# Assess Data Structure Programmatically

In this exercise, you will perform a brief structural assessment of two datasets.

In [1]:
#Imports - DO NOT MODIFY
import pandas as pd

## Dataset context

Our dataset is the "Hospital Annual Utilization Report data from the California Health and Human Services Open Data Portal, containing data on hopsital buildings. 

Columns' description (taken from https://data.chhs.ca.gov/dataset/hospital-building-data/resource/cefc10e5-5071-4ca4-8b03-2249caf0d294):

- **County Code:** County number (set by State of California) and County Name
- **Perm ID:**	Facility number per Facilities Development Division
- **Facility Name:** Name of the General Acute Care Hospital
- **City:** City
- **Building Nbr:** Unique building number assigned to seismically separate building in a hospital campus.
- **Building Name:** Building name provided by the Facility.
- **Building Status	Text:** Building Status.	
> If currently in service, status is "In Service". If under construction, status is "Under Construction". Other statuses are used to identify buildings that may be located in general acute care facility but do not provide general acute care services.
- **SPC Rating\*	Text:** SPC Rating\* Structural Performance Category 
> It is used to rate the building structure, can be 1 to 5, “s” is added where the rating is not confirmed by HCAI. SPC 1 is assigned to buildings that may be at risk of collapse in a strong earthquake and SPC 5 is assigned to buildings reasonably capable of providing services to the public following strong ground motion. N/A = Not Applicable and NYA = Not Yet Available.
- **Building URL:** A URL that oens the page associated with Building Nbr in the eServices Portal which provides access to related projects being constructed in the building.
- **Height (ft):** Height in feet for the building where available

Let's take a look at the first few rows of the data.

In [None]:
# DO NOT MODIFY - read the .csv file
ospd_data = pd.read_csv('ca-oshpd-gachospital-hospitalbuildingdata-03092023.csv')

In [None]:
# FILL IN - show the first a few rows of the dataframe

## 1. Inspect the data tidiness

During our data tidiness investigation, we will look at the application of the following rules:

- Every column is a variable.
- Every row is an observation.
- Every cell is a single value.

We can see our dataset is clearly formatted with the column names accepted as the header, each row consisting of a single observation, and the cells in the dataset being single values. But looking into the dataset, we can notice a number of issues. Below, you will find three issues related to data tidiness and investigate them programmatically below.

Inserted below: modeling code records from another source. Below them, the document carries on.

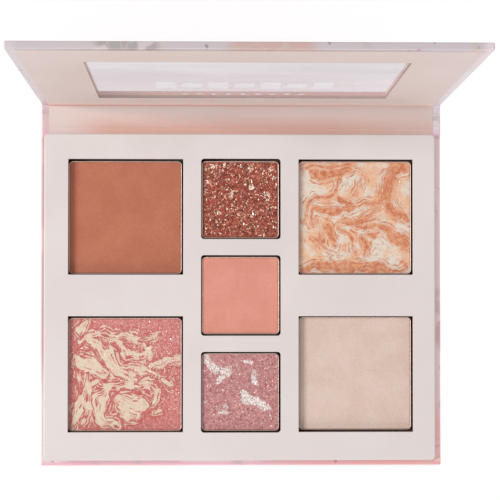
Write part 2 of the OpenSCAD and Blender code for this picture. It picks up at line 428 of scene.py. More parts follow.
def printed_paper():
    """Marbled print under a satin laminate, in mauve, rose and lilac with grey veins.

    Places on the flat sheet are in millimetres. Across runs from the left side at -65.9
    to the right at 65.9. Along runs from the front edge at -55.2 over the base to 55.2,
    over the spine to 66.3 and over the lid to its free edge at about 177.
    """
    s = Shader("printed_paper")
    wide = s.place(sheet=True, warp=16 * MM, warp_scale=28)
    fine = s.place(sheet=True, warp=5 * MM, warp_scale=90)
    plain = s.place(sheet=True)
    across, along, up = s.axes(plain)
    patches = s.noise(wide, 26, detail=4, rough=0.55)
    tone = s.mix(s.band(patches, 0.36, 0.47), rgb(222, 202, 207), rgb(206, 168, 177))
    tone = s.paint(tone, rgb(206, 152, 156), s.band(patches, 0.53, 0.62))
    tone = print_base(s, tone, across, along)
    free_edge = s.region((along, 171, 174.5))
    tone = print_lid(s, tone, across, along, fine, free_edge)
    tone = print_veins(s, tone, wide, fine)
    # the lid's side edges in lilac, the left one darker as painted shade
    rims = s.region((along, 70, 80), (s.distance(across, 0), 62.0, 64.5), strength=0.7)
    lilac = s.mix(s.region((across, -10, 10)), rgb(188, 182, 186), rgb(204, 195, 203))
    tone = s.paint(tone, lilac, rims)
    tone = print_specks(s, tone, plain, fine, free_edge)
    # The paper turned down into the window is rosy.
    window = s.region((up, 0.15, 0.3), (along, 158, 157), (along, 80, 81),
                      (s.distance(across, 0), 48.0, 47.5))
    tone = s.paint(tone, rgb(232, 190, 178), window)
    tooth = s.noise(plain, 1500, detail=3)
    s.set(
        Base_Color=tone,
        Roughness=s.band(tooth, 0.3, 0.7, 0.34, 0.42),
        Specular_IOR_Level=0.5,
        Coat_Weight=0.15,
        Coat_Roughness=0.3,
        Normal=s.bump(tooth, 0.01 * MM, 0.35),
    )
    return s.material


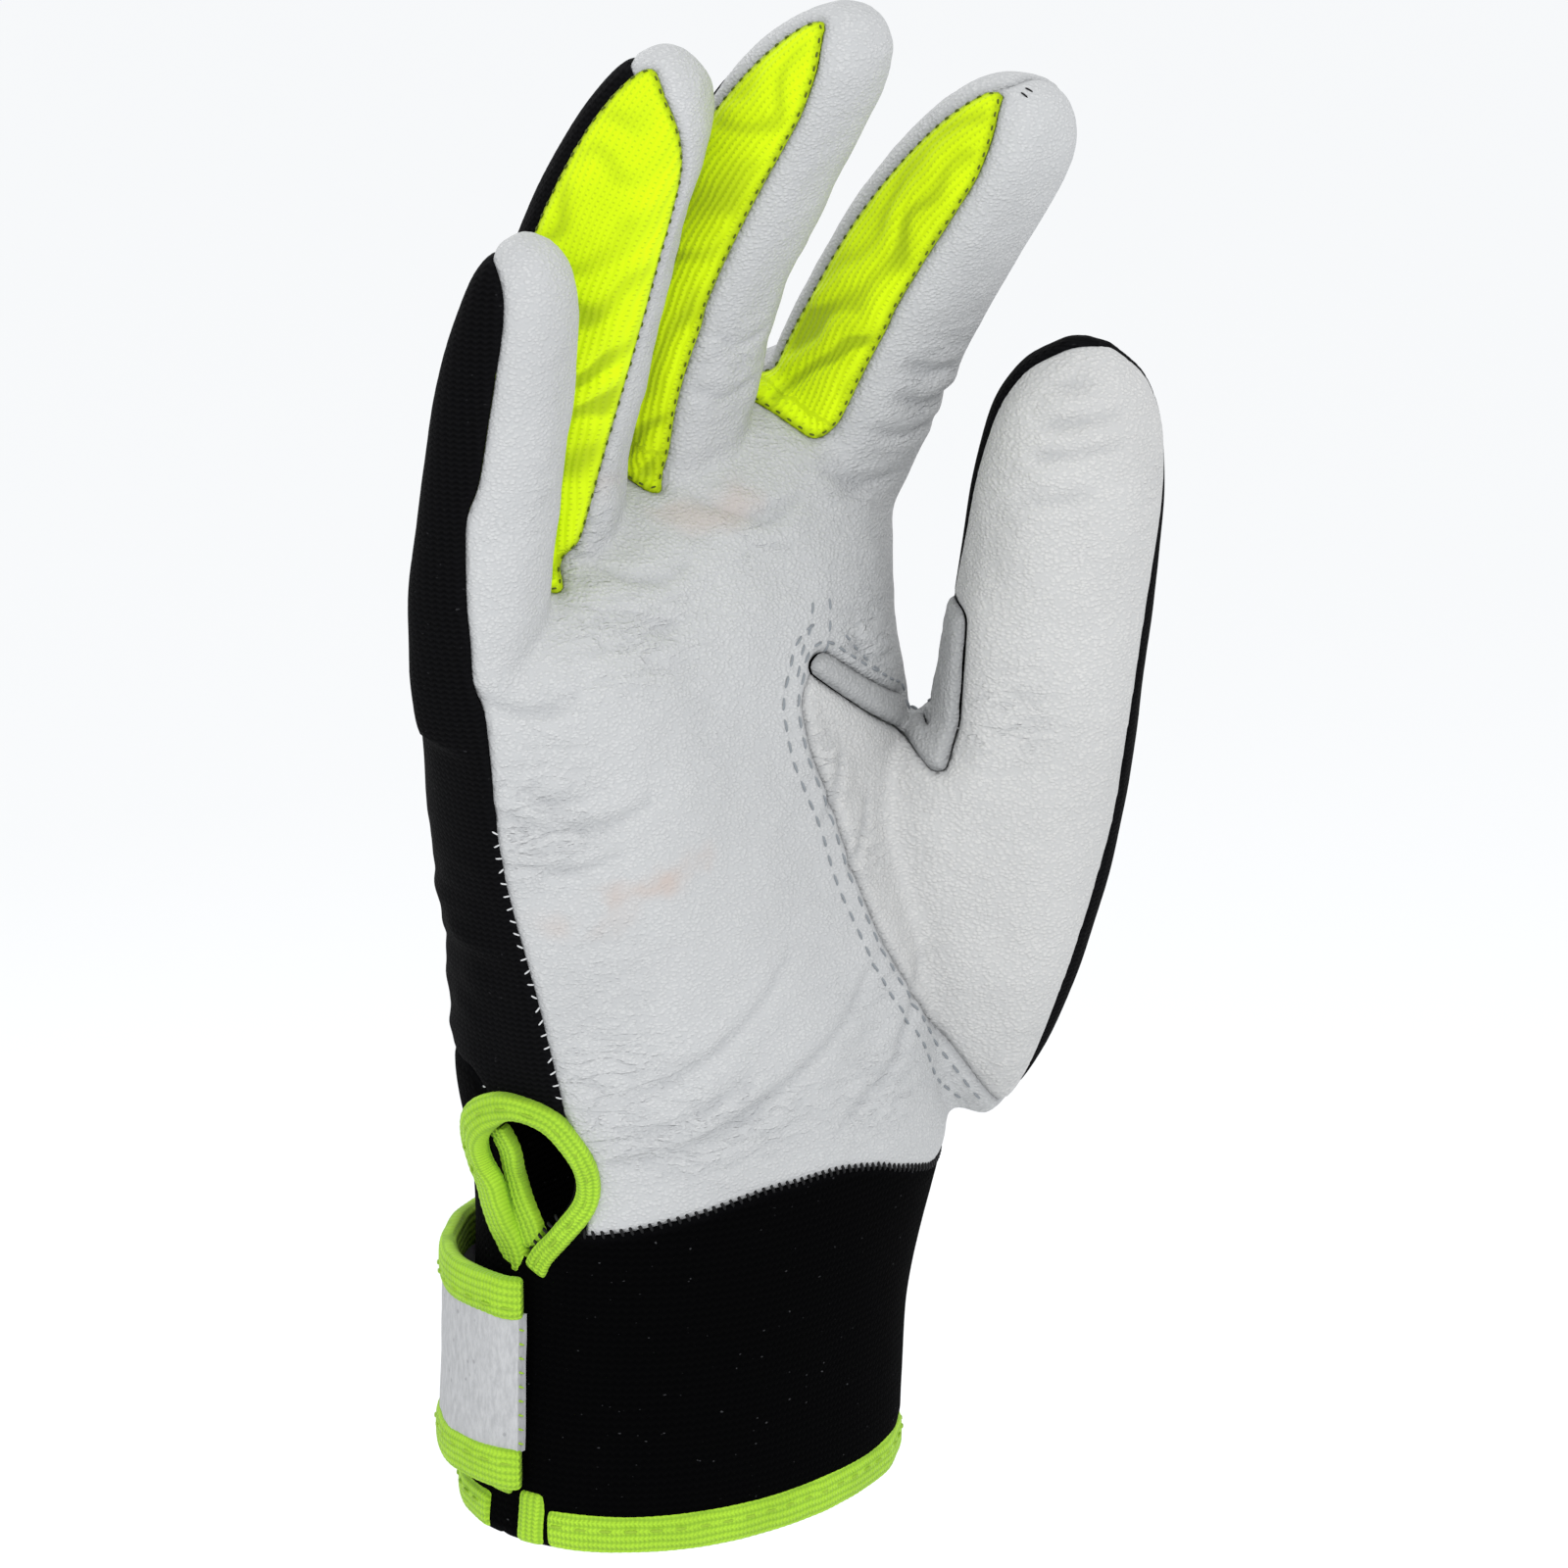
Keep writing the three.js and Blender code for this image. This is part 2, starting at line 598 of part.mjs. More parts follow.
// The side strip of a finger: side -1 faces the little finger, 1 the thumb.
function sideStrip(finger, side, start, grow) {
  const [closing, open] = [TIP_ANGLES[side < 0 ? 0 : 1], side < 0 ? finger.backFrom : finger.backTo];
  return wedge(
    fingerStationsFrom(finger, start, grow),
    (station) => (side < 0 ? frontEdge(finger, station) : seamAngle(open, closing, station)) - 0.5,
    (station) =>
      (side < 0
        ? seamAngle(open, closing, station)
        : seamAngle(finger.frontFrom + 360, closing, station)) + 0.5,
    (station) => reachOf(station) + grow,
    grow,
  );
}

// The back panel of a finger.
const fingerBack = (finger, start, grow) =>
  wedge(
    fingerStationsFrom(finger, start, grow),
    (station) => seamAngle(finger.backFrom, TIP_ANGLES[0], station),
    (station) => seamAngle(finger.backTo, TIP_ANGLES[1], station),
    (station) => reachOf(station) + grow,
    grow,
  );

// The pad panel of a finger, which also takes what the side strips have left beside it.
const fingerFront = (finger, start, grow) =>
  wedge(
    fingerStationsFrom(finger, start, grow),
    (station) => seamAngle(finger.frontFrom, TIP_ANGLES[1] - 360, station) - finger.beside[0],
    (station) => frontEdge(finger, station) + finger.beside[1],
    (station) => reachOf(station) + grow,
    grow,
  );

// Everything forward of the seams along the hand's edges.
function handFront(grow) {
  const REACH = 58;
  return loft(
    handStations().map((station) => {
      const ulnar = between(PALM_EDGES, "up", "ulnar", station.up) - grow;
      const radial = between(PALM_EDGES, "up", "radial", station.up) - grow;
      return [
        place(station, -REACH, ulnar),
        place(station, REACH, radial),
        place(station, REACH, 60),
        place(station, -REACH, 60),
      ];
    }),
  );
}

// The cuff's share of the shell: everything below its upper edge.
function cuffRegion(grow) {
  const COUNT = 40;
  const rings = [[], [], []];
  for (let i = 0; i < COUNT; i++) {
    const angle = (i * 360) / COUNT;
    const rows = [...CUFF_TOP, { ...CUFF_TOP[0], angle: 360 }];
    const up = between(rows, "angle", "up", angle) + grow;
    const [cos, sin] = [Math.cos(radians(angle)), Math.sin(radians(angle))];
    rings[0].push(vec(cos * 90, sin * 90, -10));
    rings[1].push(vec(cos * 90, sin * 90, up));
    rings[2].push(vec(cos * 2, sin * 2, up));
  }
  return loft(rings);
}

// The thumb's leather: its outline carried through from the plane of its middle line.
function thumbFrontRegion(grow) {
  const facing = radians(THUMB_FACING);
  const normal = vec(Math.sin(facing), -Math.cos(facing), 0);
  const right = vec(Math.cos(facing), Math.sin(facing), 0);
  const outline = THUMB_OUTLINE.map(({ across, up }) => [across, up]);
  const drawn = prism(
    offsetOutline(outline, grow), -45, 60, vec(0, 0, 0), right, vec(0, 0, 1), normal,
  );
  return drawn.intersect(thumbSlab(-90, 40, -1.5 - grow, 70));
}

// A slab along the thumb, between two sides and two depths.
const thumbSlab = (inner, outer, back, front) =>
  loft(
    digitStations(THUMB, THUMB_SECTIONS, 4).map((station) => [
      place(station, inner, back),
      place(station, outer, back),
      place(station, outer, front),
      place(station, inner, front),
    ]),
  );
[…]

### 1.1 Investigate the `Building Code` 

Investigate the `Building Code` column programmatically using the `.describe()` and `.value_counts()` functionality. What are the kinds of values in this column and how could we tidy this? Hint: Think about the "Multiple variables stored in one column" guideline.	

In [None]:
#FILL IN - describe the data

In [None]:
#FILL IN - use .value_counts() on the data

*FILL IN explanation:* ...

### 1.2 Investigate unnecessary values
Which variable adds no value to the data that we could remove from the dataframe? Hint: Use the `describe()` function.

In [None]:
#Fill in
#Describe the dataset

*FILL IN explanation*: ...

### 1.3 Investigate different observational units

Do you see cases of multiple observational units being stored in a single table in the dataset? Inspect the dataframe visually by looking at the first few rows of the dataframe, and programmatically by checking the number of unique values for the dataframe. Explain how we could mitigate this duplication by having two seperate tables.

**Note:** Here, we are asking you to think about how you would separate the data into two separate entities/dataframes/tables, rather than looking at repetitive values accross columns in the original dataframe.

In [None]:
#FILL IN - print first 10 rows of dataframe

In [None]:
#FILL IN
#Find number of unique values using .unique()

*FILL IN explanation*: ...